Science

EU energy labels misleading

There is a large gap between the theoretical and the actual energy consumption in Dutch houses, PhD researcher Daša Majcen found. Energy saving policies will not reach the goals set, she claimed.

Buildings account for 40% of the energy consumption and 36% of the CO2 emissions in the EU, says the European Commission. It, therefore, makes sense, in the context of limiting greenhouse gas emissions, to improve the energy efficiency of the housing stock. The EU introduced Energy Performance Certificates (in Dutch: energielabels) to reveal a building’s theoretical energy use and CO2-emissions. In reality, PhD researcher Dr. Daša Majcen, (research institute OTB at the Faculty of Architecture and the Built Environment) found that the differences in energy use were much smaller than expected. Not a factor of 5 between energy labels G and A++, but a factor of 2.

Theory & Practice
Theory & Practice

Theory & Practice

Majcen sampled 40,000 social housing units for which she coupled the energy label and the associated theoretical energy consumption with the actual energy use that she obtained from the Dutch Agency for Statistics CBS. In total, she sampled 200,000 houses, making her research representative for the Dutch housing stock. She found that single residents in old, poorly insulated houses sometimes use less energy than a family in an A-labelled house. The number of inhabitants, their lifestyle and also faulty installations steer the actual energy use away from the theoretical value.

Adding power
Adding power

Adding power

When you also take electricity use into account, which you should because it is responsible for two-thirds of a house’s CO2 emissions, modern well-insulated homes perform even more poorly. That is because the electricity consumption is independent of the energy performance certificate. The stunning effect is that, regarding real CO2-emissions, the performance of label-A houses is only marginally better at 13% instead of 55% (as theory would predict).

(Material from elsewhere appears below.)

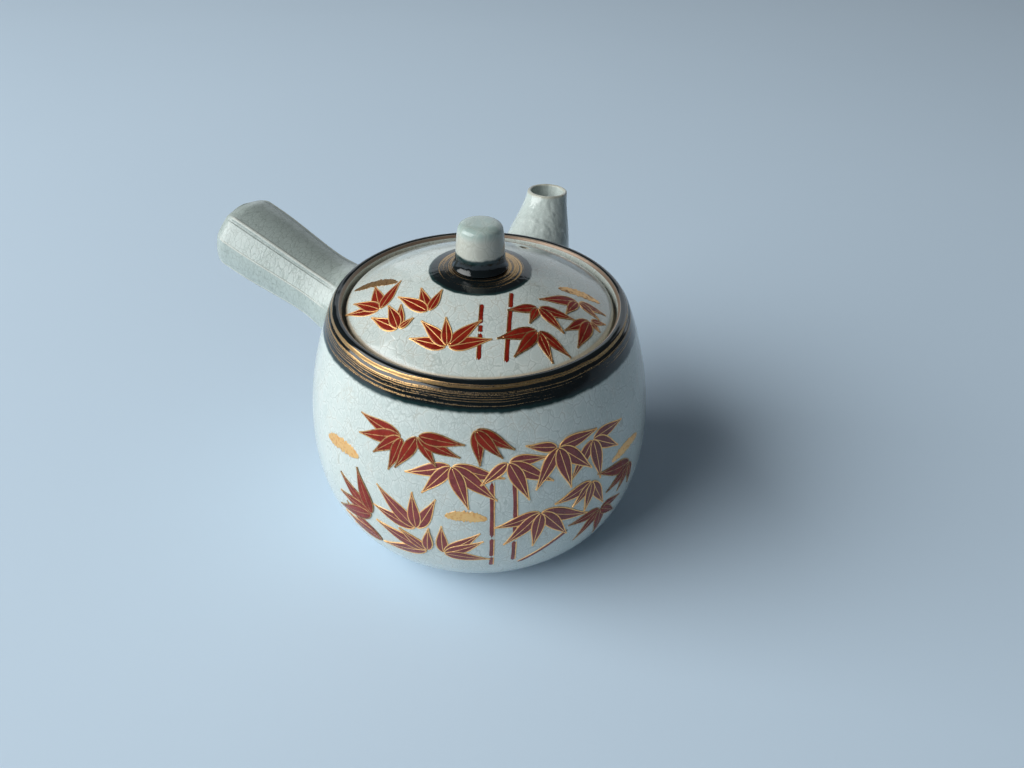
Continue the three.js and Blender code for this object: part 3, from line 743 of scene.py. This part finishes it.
glaze = blended(edge_shows, glaze, (0.60, 0.47, 0.32, 1))

ragged = wavering(radius, noise(flat, 0.25, 3.0), 0.9)
up_to_crown = plus(parts["Z"], times(maths("POWER", radius, 2.0), DOME_RISE / LID_R ** 2))
upper_face = ramp(up_to_crown, crown - 1.6, crown - 1.0)
disc = times(ramp(ragged, DISC_R - 0.25, DISC_R + 0.25, 1.0, 0.0), upper_face)
dark = blended(ramp(ragged, DISC_R - 1.2, DISC_R - 0.2), IRON_BLACK, IRON_TEAL)
DISC_STRIPES = [  # radius in mm, how much gold the brush left
    (6.0, 0.0), (7.2, 0.10), (7.6, 0.40), (9.0, 0.44), (9.3, 0.30), (9.6, 0.42), (10.9, 0.42), (11.15, 0.28),
    (11.4, 0.44), (11.9, 0.50), (12.1, 0.05), (12.3, 0.05), (12.4, 0.46), (12.5, 0.05), (14.0, 0.0)]
to_spout = vectors("DOT_PRODUCT", place, (0.006, 0.0125, 0))  # most gold on the side of the spout
load = minus(plus(striped(radius, DISC_STRIPES), to_spout), 0.03)
closer = vectors("MULTIPLY", place, (2.5, 2.5, 2.5))
rings = follow("ShaderNodeGroup", {"Vector": closer, "Across": radius, "Load": load}, node_tree=brushed)["Gold"]
gold = times(rings, disc)
colour = blended(disc, glaze, dark)
worn = plus(times(gold, 0.24), times(wiped, 0.65))
relief = plus(times(cracks["Height"], 0.045), times(noise(place, 0.12, 1.0), 0.5))
set_inputs(shader, {"Base Color": blended(gold, colour, GOLD), "Metallic": gold,
                    "Roughness": plus(worn, 0.07), "Normal": bump(relief, 0.6, 0.35)})
lid.data.materials.append(lid_glaze)
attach(lid, "lid")
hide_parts("lid")


# ---------------------------------------------------------------- Knob
# A small turned knob, luted onto the crown of the lid. White crackled glaze over its top, and the disc's black
# glaze drawn up round its neck.

KNOB_R = 6.8
KNOB_FOOT_R = 8.3
KNOB_H = 13.0
NECK_Z = 91.9  # where the black stops on the knob's side

knob_top = crown + KNOB_H
knob_profile = eased([
    (0.15, crown + SEAM), (KNOB_FOOT_R * 0.5, float(lid_height(KNOB_FOOT_R * 0.5)) + SEAM),
    (KNOB_FOOT_R, float(lid_height(KNOB_FOOT_R)) + SEAM), (KNOB_FOOT_R - 0.7, crown + 0.9),
    (KNOB_R + 0.35, crown + 2.2), (KNOB_R + 0.2, crown + 4.5), (KNOB_R - 0.25, knob_top - 2.5),
    (KNOB_R - 0.7, knob_top - 1.0), (KNOB_R - 1.9, knob_top - 0.25), (KNOB_R - 3.8, knob_top),
    (0.15, knob_top)], 1.6, 8)
knob = skin("glazed_knob", turned(knob_profile, 128))
knob_glaze, tree, shader = new_material("knob_glaze")
place, parts = on_wheel(tree)[:2]
cracks = follow("ShaderNodeGroup", {"Vector": in_mm(tree, (1.1, 1.1, 0.9))}, node_tree=crackle)
side = blended(cracks["Cloud"], (0.40, 0.42, 0.37, 1), (0.57, 0.57, 0.50, 1))
top = (0.37, 0.47, 0.44, 1)  # the glaze runs off the shoulder and stays thick and green on the flat top
glaze = blended(ramp(parts["Z"], knob_top - 4.0, knob_top - 0.8), side, top)
glaze = blended(times(cracks["Halo"], 0.3), glaze, (0.60, 0.63, 0.58, 1))
glaze = blended(times(cracks["Line"], 0.26), glaze, (0.30, 0.32, 0.25, 1))
wander = noise(place, 0.3, 2.0)
ragged = wavering(parts["Z"], wander, 1.2)
neck = ramp(ragged, NECK_Z - 0.35, NECK_Z + 0.35, 1.0, 0.0)
dark = blended(ramp(ragged, NECK_Z - 2.2, NECK_Z), IRON_BLACK, IRON_TEAL)
set_inputs(shader, {"Base Color": blended(neck, glaze, dark), "Roughness": 0.07,
                    "Normal": bump(plus(times(cracks["Height"], 0.05), wander), 0.5, 0.3)})
knob.data.materials.append(knob_glaze)
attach(knob, "lid")
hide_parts("lid_knob")


# ---------------------------------------------------------------- Painted bamboo on the body
# Sprays of bamboo leaves on two thin stems, painted over the glaze in thick red enamel that stands up from it,
# each leaf and stem edged and veined with a fine line of gold, with a few dabs of plain gold between.

ARC_Z = np.linspace(FOOT_H, POT_H, 3000)
ARC = np.concatenate([[0], np.cumsum(np.hypot(np.diff(ARC_Z), np.diff(body_radius(ARC_Z))))])


def on_body(bearing, height, along, rise, lift):
    """Point of the body's face, along to the right and rise upwards on the surface from a bearing (degrees) and a
    height (mm), and lift off it along its normal."""
    z = np.interp(np.interp(height, ARC_Z, ARC) + rise, ARC, ARC_Z)
    r, r0 = body_radius(z), body_radius(height)
    a = np.radians(bearing) + 2 * along / (r + r0)
    slope = (body_radius(z + 0.05) - body_radius(z - 0.05)) / 0.1
    level = 1 / np.sqrt(1 + slope ** 2)
    reach = r + lift * level
    return np.stack([reach * np.cos(a), reach * np.sin(a), z - lift * level * slope], -1)


def on_lid(x, y, along, rise, lift):
    """Point of the lid's upper face at (x + along, y + rise) from the axis, raised by lift."""
    px, py = x + along, y + rise
    return np.stack([px + 0 * lift, py + 0 * lift, lid_height(np.hypot(px, py)) + lift], -1)


def strokes(place, path, half, lift, sink=0.12, around=10):
    """Raised strokes of enamel: across each path by half·cos a to its left, half being 0.02 mm or more, up to
    lift - 0.01·(1 - sin a) over the glaze and down by sink·|sin a| into it."""
    way = np.gradient(path, axis=-2)
    way /= np.linalg.norm(way, axis=-1, keepdims=True)
    left = np.stack([-way[..., 1], way[..., 0]], -1)
    a = np.arange(around) * 2 * np.pi / around
    across = np.maximum(half, 0.02)[..., None, None] * np.cos(a)[:, None] * left[..., None, :]
    flat = path[..., None, :] + across
    s = np.sin(a)
    raised = np.where(s > -1e-9, lift[..., None] - 0.01 * (1 - s), -sink * np.abs(s))
    return place(flat[..., 0], flat[..., 1], raised)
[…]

Majcen’s findings imply that (1) payback times of energy efficiency improvements are longer than previously thought and (2) that policies that rely on the use of energy performance certificates (EPC’s) to reduce energy use and CO2-emissions will fall short of their targets. She underlines the influence that inhabitants have on domestic energy consumption and pleads for more energy awareness at the user level.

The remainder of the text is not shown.